The slightly aged, present, and responsible parent doesn’t easily fit into ski lore. And that can leave those in that cohort feeling a little adrift as they enter that stage. Because we want to be good parents, and we want to ski. We just have to figure out what that means for ourselves.


But there’s more to life than skiing – I don’t have to tell you that. Eventually chasing romance, good times, and powder are supplemented with the often mundane, even difficult obligations of real life. Our parents get old and sick. Our friends even get sick, or struggle. Just like we might. Our kids come into this world, changing the scope of our lives’ meaning from then on – and absolutely for the best.

And skiing is always there, but not like the ski media likes to show it. Regardless of the incessant march of the clock – but maybe because of it – it’s easy for our media to neglect the deeper parts of life when skiing is so easy to frame as endless good times, or generically heroic in the face of mortality.


But life in the mountains, and life in general, is a mosaic.
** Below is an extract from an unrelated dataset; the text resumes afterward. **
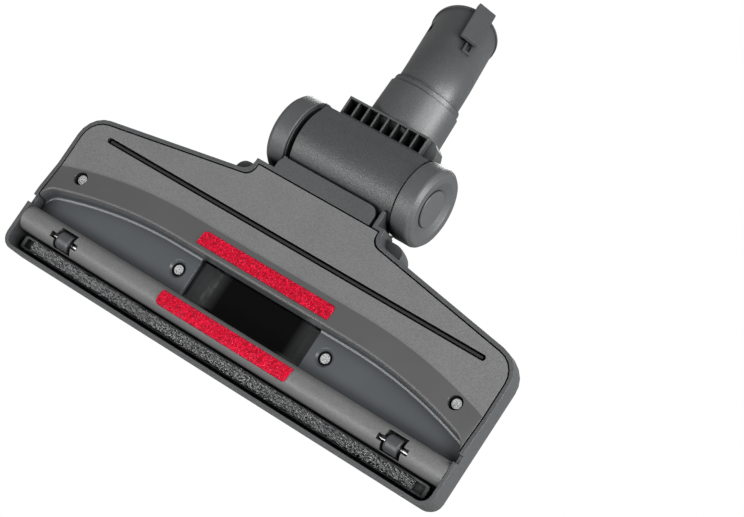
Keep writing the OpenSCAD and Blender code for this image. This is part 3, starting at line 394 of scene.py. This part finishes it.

You could jump into the cliché; you could say that skiing does reflect life as improvisation, or that it is a transcendent endeavor, and all about the moment. But the true beauty of our full existence – the fight for meaning, the endurance through sorrows, the redemptive quality that so embodies being – can’t be illustrated in ski porn or Instagram filters – but it’s there in every ski town. That real life is happening all around us, and constantly.


I’ll still wish I was up there. Missing a powder day might always sting a little. I guess I can’t say I’ve fully made my peace with moving on from my life devoted just to skiing. But I still get my share. Ready or not, frustrated or grounded – but absolutely blessed, this is where I’m at. This is real life.